La puerta de la India, por Mariano López

En la ciudad de las doscientas lenguas no hay nada que visitar, pero vale la pena verlo todo.

La puerta de la India, por Mariano López
La puerta de la India, por Mariano López

El Diccionario del amante de la India, de Jean-Claude Carrière, dice que si alguien llega a la India por primera vez, coge un taxi en el aeropuerto de Bombay y se dirige hacia la ciudad, tendrá motivos suficientes para pensar en volver de inmediato por donde ha venido y nunca más regresar a la India.

El escritor se refiere al delta humano que se extiende por cada espacio disponible a lo largo de los treinta kilómetros de casas, calles, chabolas, templos y arena que separan el aeropuerto de la ciudad. Quizá viva en ese corredor más de un millón de personas. Recuerdo a miles moviéndose en la calle, ocupados, hiperactivos, a pesar de que el cielo había roto a llover con la temible intensidad del primer monzón. La mayor riada era humana. Gente que aguardaba su turno para dejar atrás el campo, la pobreza y las castas, y entrar en la capital del dinero, el cine, la ciudad que habla doscientas lenguas: la gran Mumbai, antes Bombay.

Recuerdo también la figura de un shadu en las escaleras de un templo, un santón barbado y semidesnudo que acariciaba a un elefante en frente de un moderno cibercafé. Dos Indias, en la misma plaza: la Edad Media y el siglo XXI, a las puertas de Bombay.

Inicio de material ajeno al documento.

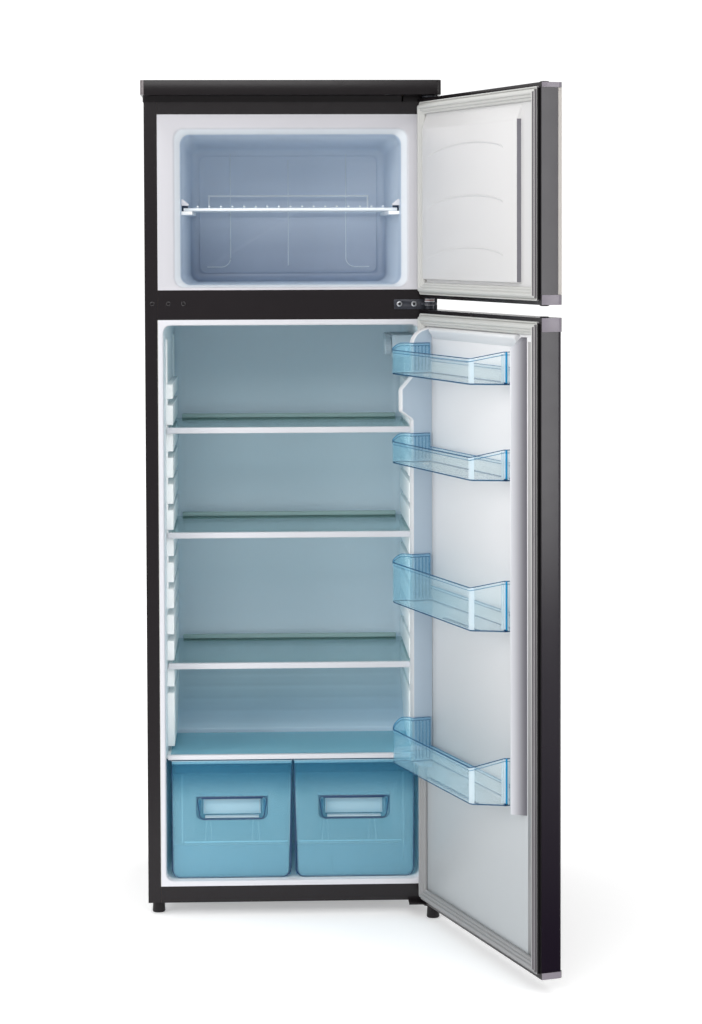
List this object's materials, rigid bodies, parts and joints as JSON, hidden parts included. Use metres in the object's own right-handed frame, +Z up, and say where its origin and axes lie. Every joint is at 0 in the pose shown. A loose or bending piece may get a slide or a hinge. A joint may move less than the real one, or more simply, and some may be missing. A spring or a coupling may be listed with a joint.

En Bombay no hay nada que visitar, pero vale la pena verlo todo, dice también Carrière. Tiene razón. No conozco una ciudad que me haya impresionado más que Bombay, por su extraordinario caos callejero, el ruido, los pájaros que se disputan cualquier resto de comida, la estación de tren, la marea humana, los campos de cricket, la gran mezquita colgada sobre el mar, el hotel Taj Mahal, la Puerta de la India o las siete torres donde los parsis entierran a sus muertos y rezan a Zoroastro, igual que hace tres mil años. Cerca de Victoria Station, una nube de ciclistas arrastra bicicletas hundidas por el peso, la altura y el volumen de cientos de tarteras. Las tarteras llegan escondidas en los trenes. Cada una lleva escrito el nombre y la dirección del destinatario con barras y círculos, un código de signos creado y difundido entre emigrantes que no saben leer ni escribir, pero que han encontrado la manera de comunicarse a través de una red propia formada por miles de ocasionales repartidores. Dicen que sucede igual con la ropa que se deja para lavar. Se envuelve en papeles marcados con los mismos palotes y círculos del código anterior, se lleva a los ghats y se lava con agua y piedras, en el río, separada por colores. Desde el puente junto a la estación se ven kilómetros de telas azules y, luego, las verdes; en la otra orilla, las telas rojas, las amarillas, las blancas. Recuerdo también el coro de plegarias y letanías que acompaña el camino, ganado al mar, hacia la mezquita de Haji Ali; los estudios de Bollywood, con sus 300.000 figurantes, y la majestuosa Trimurti, en la isla Elefanta: la estatua con la triple cara de la conservación, la destrucción y la inteligencia creadora, Brahma, Shiva y Vishnú, unidos con una exquisita armonía.

Algunos dicen que Slumdog Millionaire no rinde justicia a la realidad de Bombay, que sólo divulga sus miserias. No lo creo. Me pareció que conectaba con el inmenso caudal de energía que posee la ciudad. Además, el éxito de la película atrae cada vez más turistas que se forjarán su propia idea de la realidad, entre la música y la magia de la urbe que menos duerme del mundo. A todos les aguardan treinta kilómetros de prueba. Los treinta kilómetros de vida, sueños, miseria, locura y esperanza con que te recibe Bombay. Para mí, suficientes; para volver, una y otra vez, a la India.